*** DATA ROWS
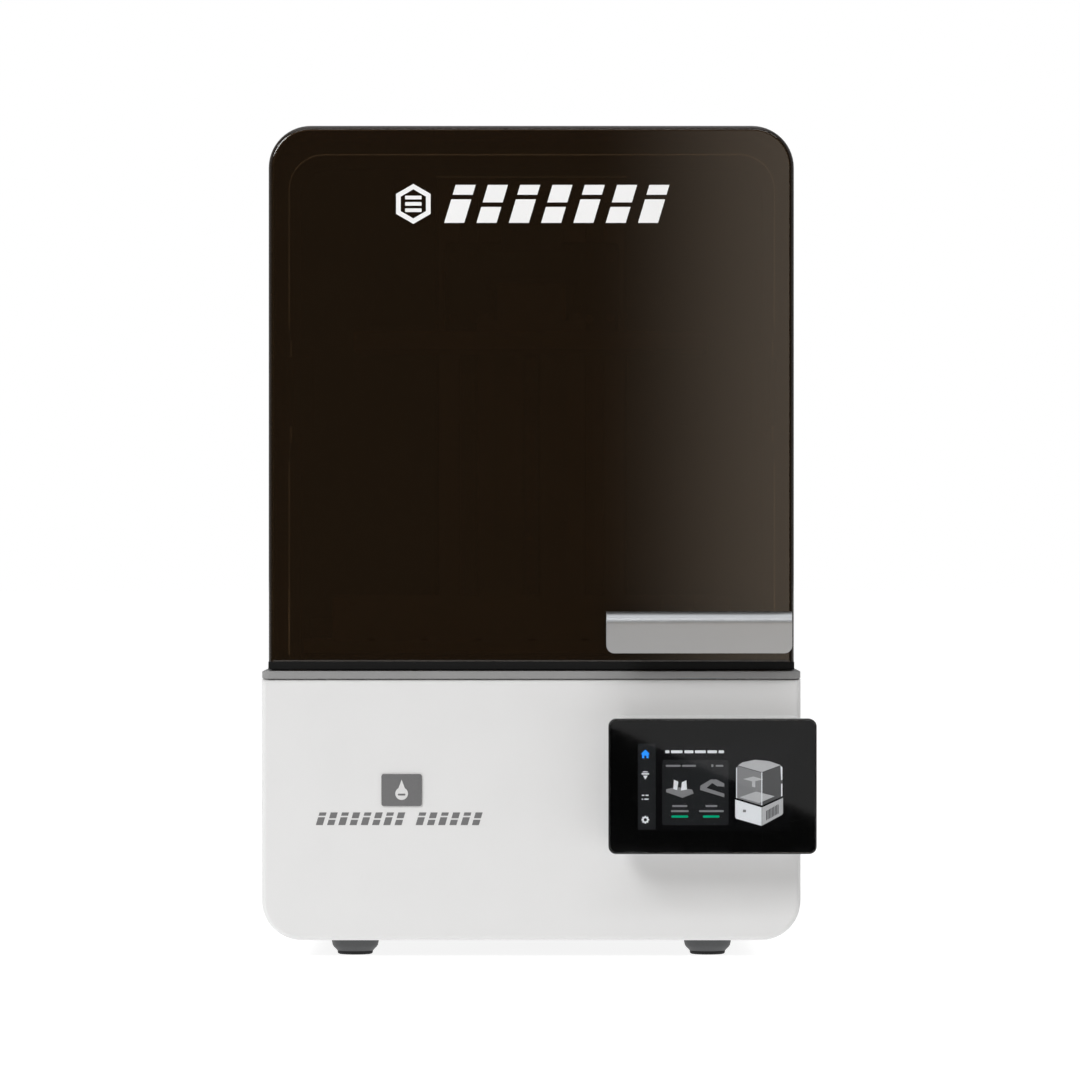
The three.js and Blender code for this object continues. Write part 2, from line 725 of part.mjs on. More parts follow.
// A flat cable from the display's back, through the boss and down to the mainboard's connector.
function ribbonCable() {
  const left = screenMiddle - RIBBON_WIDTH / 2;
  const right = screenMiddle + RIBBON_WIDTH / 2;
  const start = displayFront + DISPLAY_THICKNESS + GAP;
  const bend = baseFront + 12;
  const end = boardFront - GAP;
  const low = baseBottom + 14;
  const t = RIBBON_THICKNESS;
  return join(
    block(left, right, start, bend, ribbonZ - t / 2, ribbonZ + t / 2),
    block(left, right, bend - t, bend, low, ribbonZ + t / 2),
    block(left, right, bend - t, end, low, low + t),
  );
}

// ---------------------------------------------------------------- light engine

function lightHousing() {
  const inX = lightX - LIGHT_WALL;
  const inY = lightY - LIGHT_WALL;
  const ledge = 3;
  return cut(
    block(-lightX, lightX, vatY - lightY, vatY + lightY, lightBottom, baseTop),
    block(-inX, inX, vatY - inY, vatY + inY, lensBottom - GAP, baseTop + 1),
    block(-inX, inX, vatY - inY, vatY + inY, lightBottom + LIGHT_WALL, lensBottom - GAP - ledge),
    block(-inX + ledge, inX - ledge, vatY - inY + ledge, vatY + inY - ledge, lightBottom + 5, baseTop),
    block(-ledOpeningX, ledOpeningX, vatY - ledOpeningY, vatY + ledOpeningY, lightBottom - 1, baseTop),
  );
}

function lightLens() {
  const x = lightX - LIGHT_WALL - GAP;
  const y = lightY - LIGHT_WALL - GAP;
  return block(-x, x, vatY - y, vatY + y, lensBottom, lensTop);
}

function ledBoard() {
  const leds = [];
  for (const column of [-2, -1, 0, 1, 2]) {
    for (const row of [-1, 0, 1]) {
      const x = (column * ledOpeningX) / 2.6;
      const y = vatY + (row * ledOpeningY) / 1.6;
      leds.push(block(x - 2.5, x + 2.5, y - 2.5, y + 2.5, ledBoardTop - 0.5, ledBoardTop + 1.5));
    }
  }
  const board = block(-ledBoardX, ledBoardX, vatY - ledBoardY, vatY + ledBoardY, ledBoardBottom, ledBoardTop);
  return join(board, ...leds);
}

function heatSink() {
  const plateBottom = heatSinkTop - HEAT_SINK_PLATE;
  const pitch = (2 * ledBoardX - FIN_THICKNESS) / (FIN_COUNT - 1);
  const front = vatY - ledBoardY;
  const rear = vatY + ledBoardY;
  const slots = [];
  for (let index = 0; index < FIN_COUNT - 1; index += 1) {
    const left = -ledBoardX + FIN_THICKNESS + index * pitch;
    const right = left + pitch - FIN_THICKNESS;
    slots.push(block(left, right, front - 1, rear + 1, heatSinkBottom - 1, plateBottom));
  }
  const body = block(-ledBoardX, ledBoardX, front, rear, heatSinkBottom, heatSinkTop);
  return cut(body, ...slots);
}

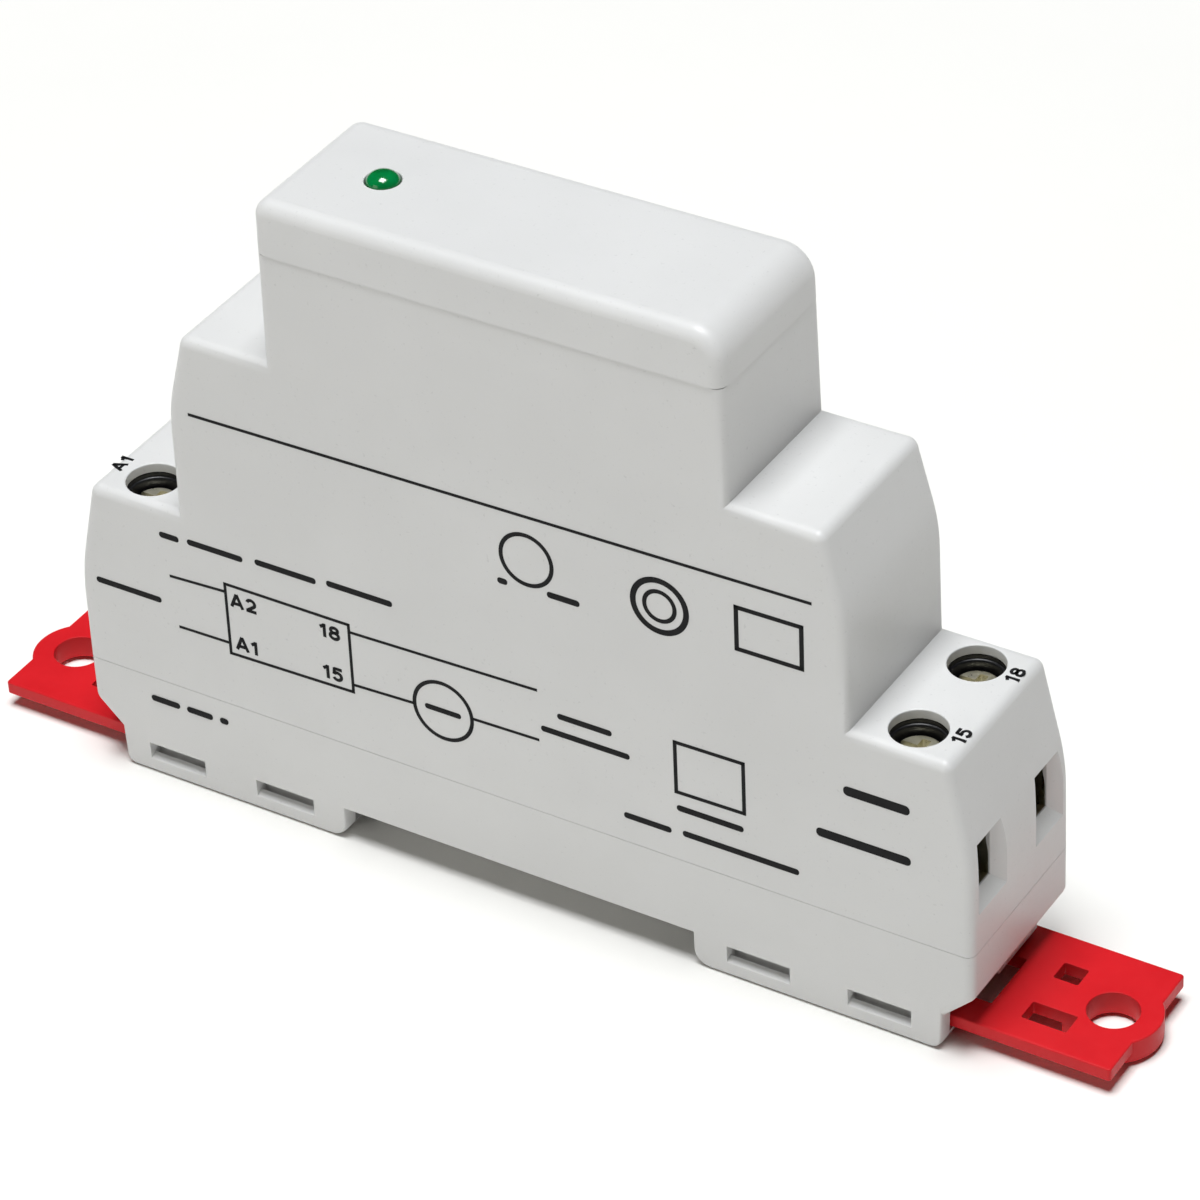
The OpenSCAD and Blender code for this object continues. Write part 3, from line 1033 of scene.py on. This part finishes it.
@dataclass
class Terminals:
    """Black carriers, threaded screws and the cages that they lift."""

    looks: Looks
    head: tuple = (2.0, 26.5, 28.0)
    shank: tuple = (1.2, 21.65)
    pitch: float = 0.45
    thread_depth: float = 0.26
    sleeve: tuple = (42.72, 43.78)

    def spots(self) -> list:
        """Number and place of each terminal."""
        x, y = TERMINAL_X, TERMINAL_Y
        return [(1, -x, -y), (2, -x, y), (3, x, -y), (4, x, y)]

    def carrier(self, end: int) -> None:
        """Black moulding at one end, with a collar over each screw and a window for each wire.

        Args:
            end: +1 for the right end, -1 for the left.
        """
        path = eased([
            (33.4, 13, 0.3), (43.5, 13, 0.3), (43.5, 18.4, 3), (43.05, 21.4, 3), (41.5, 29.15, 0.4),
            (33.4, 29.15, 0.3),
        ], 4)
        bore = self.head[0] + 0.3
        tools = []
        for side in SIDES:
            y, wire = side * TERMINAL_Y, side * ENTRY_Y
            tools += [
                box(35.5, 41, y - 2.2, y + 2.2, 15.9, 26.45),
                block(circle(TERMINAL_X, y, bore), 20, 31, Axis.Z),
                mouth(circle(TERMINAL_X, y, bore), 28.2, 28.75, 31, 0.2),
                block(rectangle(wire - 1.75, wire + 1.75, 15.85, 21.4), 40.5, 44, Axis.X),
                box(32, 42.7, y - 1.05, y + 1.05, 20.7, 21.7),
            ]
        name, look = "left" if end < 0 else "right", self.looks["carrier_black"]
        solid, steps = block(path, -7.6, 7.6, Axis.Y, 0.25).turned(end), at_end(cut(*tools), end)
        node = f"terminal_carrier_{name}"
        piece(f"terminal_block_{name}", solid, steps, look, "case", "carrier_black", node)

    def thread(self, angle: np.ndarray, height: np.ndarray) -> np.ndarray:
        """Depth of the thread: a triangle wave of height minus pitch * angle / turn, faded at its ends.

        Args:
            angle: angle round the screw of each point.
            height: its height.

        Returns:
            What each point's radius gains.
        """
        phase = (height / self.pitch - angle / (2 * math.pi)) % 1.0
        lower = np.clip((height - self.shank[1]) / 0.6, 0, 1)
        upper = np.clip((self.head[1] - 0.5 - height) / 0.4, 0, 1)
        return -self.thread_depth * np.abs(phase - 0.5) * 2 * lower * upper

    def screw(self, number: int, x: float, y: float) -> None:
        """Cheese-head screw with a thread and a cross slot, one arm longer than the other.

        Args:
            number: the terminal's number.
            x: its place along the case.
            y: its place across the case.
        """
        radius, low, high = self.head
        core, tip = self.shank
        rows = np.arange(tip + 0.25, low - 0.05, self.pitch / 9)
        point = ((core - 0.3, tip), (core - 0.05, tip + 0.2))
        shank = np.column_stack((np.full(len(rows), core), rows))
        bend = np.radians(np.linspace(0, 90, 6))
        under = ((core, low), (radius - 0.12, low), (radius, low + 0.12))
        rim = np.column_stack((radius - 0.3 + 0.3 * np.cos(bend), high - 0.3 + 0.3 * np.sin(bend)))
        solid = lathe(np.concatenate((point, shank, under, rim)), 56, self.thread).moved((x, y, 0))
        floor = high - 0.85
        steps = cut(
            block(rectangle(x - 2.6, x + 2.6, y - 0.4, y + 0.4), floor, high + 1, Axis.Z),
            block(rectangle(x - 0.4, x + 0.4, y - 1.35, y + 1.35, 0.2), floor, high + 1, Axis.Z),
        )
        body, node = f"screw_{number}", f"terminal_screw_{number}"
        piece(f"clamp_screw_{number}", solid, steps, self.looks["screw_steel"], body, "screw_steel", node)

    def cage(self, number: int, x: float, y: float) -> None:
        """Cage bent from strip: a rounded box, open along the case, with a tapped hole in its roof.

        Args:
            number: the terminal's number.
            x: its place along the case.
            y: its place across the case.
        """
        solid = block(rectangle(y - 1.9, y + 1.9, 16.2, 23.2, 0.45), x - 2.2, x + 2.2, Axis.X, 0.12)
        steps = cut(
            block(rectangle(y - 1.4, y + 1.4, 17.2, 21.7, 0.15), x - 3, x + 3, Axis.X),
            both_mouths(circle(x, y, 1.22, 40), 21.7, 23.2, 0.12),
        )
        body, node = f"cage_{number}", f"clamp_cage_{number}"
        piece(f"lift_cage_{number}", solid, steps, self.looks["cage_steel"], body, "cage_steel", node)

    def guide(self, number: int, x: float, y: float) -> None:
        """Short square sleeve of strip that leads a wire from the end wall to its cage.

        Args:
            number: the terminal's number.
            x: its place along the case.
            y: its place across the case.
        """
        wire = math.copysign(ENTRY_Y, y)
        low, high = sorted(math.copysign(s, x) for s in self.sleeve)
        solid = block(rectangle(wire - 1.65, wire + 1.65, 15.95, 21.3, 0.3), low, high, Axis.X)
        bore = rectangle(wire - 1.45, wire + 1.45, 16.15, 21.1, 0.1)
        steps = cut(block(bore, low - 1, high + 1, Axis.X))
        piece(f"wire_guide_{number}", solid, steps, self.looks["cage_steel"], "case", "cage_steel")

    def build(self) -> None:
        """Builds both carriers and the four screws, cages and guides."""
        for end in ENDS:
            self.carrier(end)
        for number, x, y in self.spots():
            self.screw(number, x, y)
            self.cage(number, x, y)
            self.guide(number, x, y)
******
• [TASK STATEMENT]:
In the listing above, find the line with "The OpenSCAD and" and the line with "for each wire.", then print exactly those two lines and every line between them, and nothing more.

• [SOLVED EXERCISE]:
The OpenSCAD and Blender code for this object continues. Write part 3, from line 1033 of scene.py on. This part finishes it.
@dataclass
class Terminals:
    """Black carriers, threaded screws and the cages that they lift."""

    looks: Looks
    head: tuple = (2.0, 26.5, 28.0)
    shank: tuple = (1.2, 21.65)
    pitch: float = 0.45
    thread_depth: float = 0.26
    sleeve: tuple = (42.72, 43.78)

    def spots(self) -> list:
        """Number and place of each terminal."""
        x, y = TERMINAL_X, TERMINAL_Y
        return [(1, -x, -y), (2, -x, y), (3, x, -y), (4, x, y)]

    def carrier(self, end: int) -> None:
        """Black moulding at one end, with a collar over each screw and a window for each wire.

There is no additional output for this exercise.